To mitigate this we will make the configuration source for the switch between validator and full node external. That is there will be a configuration file, say on a public S3 bucket, which will simply contain the IP of the server mapped to a role.
We will customize the docker container so that it checks this external source to decide whether it will start as a validator or full node. This means that even if the original validator server comes back online it will check this file and once it sees that it doesn’t have the validator role anymore, it will simply start as a full node only, preventing the double validation issue.
Should the external configuration source be unavailable for some reason we could still fallback to the manual configuration on the server. But by default the node container wouldn’t start at all.

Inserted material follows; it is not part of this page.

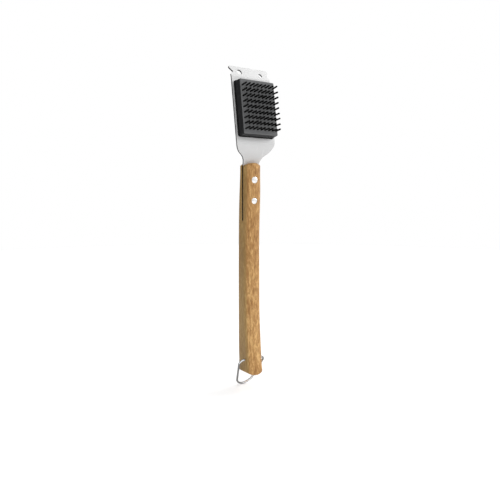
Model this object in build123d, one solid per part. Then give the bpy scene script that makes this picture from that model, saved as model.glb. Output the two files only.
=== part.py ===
from build123d import *
from math import atan, cos, radians, sin, tan
import os

# Grill cleaning brush: a one-piece steel scraper head with a riveted wooden handle.
#
# Frame, in millimetres: the origin is the middle of the handle's grip. +Z runs along the
# handle towards the head, -Y is the side that the bristles point to, and +X is to the right
# of a person who looks at the bristles.

# Scraper plate: one stamping, with head, lip, neck and tang
SHEET = 2.0             # thickness of the steel
HEAD_LEAN = 8.4         # degrees that the head leans back from the handle's line
HEAD_Y = -11.0          # front face of the head, at the middle of the bristles
HEAD_Z = 228.0          # height of the middle of the bristles
HEAD_HALF = 32.8        # half the width of the head
LIP_V = 48.0            # from the bristles' middle up to the lip's bend
LIP_ANGLE = 20.0        # degrees that the lip turns back from the head
LIP_LENGTH = 16.7
LIP_BEND = 9.0
EAR_ROUND = 3.8         # corners of the lip's outer edge
NECK_Z = 182.0          # where the neck's line leaves the head's plane
NECK_BEND = 15.0
TANG_Y = -3.6           # front face of the tang
TANG_TOP_Z = 152.7      # where the neck's line meets the tang's plane
TANG_END_Z = 73.0
TANG_HALF = 11.8        # inside the handle, so the saw cut stays open at its sides
NECK_HALF = 13.3        # where the neck enters the handle
NECK_END_Z = 150.0
SHOULDER_Z = 187.0      # where the head starts to narrow
SHOULDER_ROUND = 23.0
HOOK_W = 7.0            # height of the rod hook's throat above the lip's bend
HOOK_DEPTH = 5.2
HOOK_RISE = 6.3         # from the throat up to the hook's mouth
HOOK_FALL = 4.8         # from the throat down to the hook's mouth
HOOK_ROUND = 0.8
RELIEF_W = 6.9          # height of the shallow hollow in the other edge
RELIEF_ROUND = 5.5
RELIEF_DEPTH = 2.6
LIP_HOLES = ((-17.4, 7.3, 4.1), (18.2, 6.2, 3.0))    # across, up the lip, radius

# Bristle block and its tufts, set in a square grid
BLOCK_WIDE = 60.2
BLOCK_TALL = 79.1
BLOCK_HIGH = 14.3
BLOCK_V = 1.2           # how far the block's middle lies above the bristles' middle
BLOCK_BAND = 2.2        # straight band at the foot of the block
BLOCK_STEP = 0.5        # how far the band stands out round the block
BLOCK_DRAFT = 4.0       # degrees of draft above the band
BLOCK_CORNER = 3.0
BLOCK_EDGE = 1.0
ROWS = 9
TUFTS = 9               # in each row
PITCH_U = 6.44
PITCH_V = 7.57
TUFT_RADIUS = 0.8
TUFT_HIGH = 10.8        # above the block
TUFT_DEPTH = 9.0        # inside the block
TUFT_ROUND = 0.35
ANCHOR_WIDE = 3.0       # flat wire that pins each folded tuft down in its hole
ANCHOR_HIGH = 1.6
ANCHOR_THICK = 0.4
SCREW_RADIUS = 1.8
SCREW_LENGTH = 10.0
SCREW_HEAD_RADIUS = 3.8
SCREW_HEAD_HIGH = 2.2
SCREW_CROSS = 4.2       # length of the cross recess
SCREW_CROSS_WIDE = 0.9
SCREW_CROSS_DEEP = 1.3
SCREW_AT = (3.5 * PITCH_U, 3.5 * PITCH_V)    # midway between tufts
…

External database snapshots
Issue number 2 was the corrupt database on the failover node. This, of course, shouldn’t happen to begin with and we will fix that issue too. We believe this happened due to a restart of the server during the local snapshot process. Overriding the last snapshot then corrupted it. We will adapt this such that we will keep multiple snapshots so that we can fallback onto a previous one in that case.
Moreover we will take a leaf out of Stuart’s book and store additional external snapshots of the database which we can then download as a last resort.
This long downtime of 11 hours was caused by multiple separate issues that all came together but in the end were triggered due to my mistakes. We recognize that our setup was not ideal and we could’ve prevented an issue to this extent even in the face of human error on my side.
We have learned from this and will improve our infrastructure accordingly so that we can offer a more reliable service in the future.
A big thank you to all our stakers who stay with us despite these temporary issues, and especially to those who expressed their support in our Telegram channel.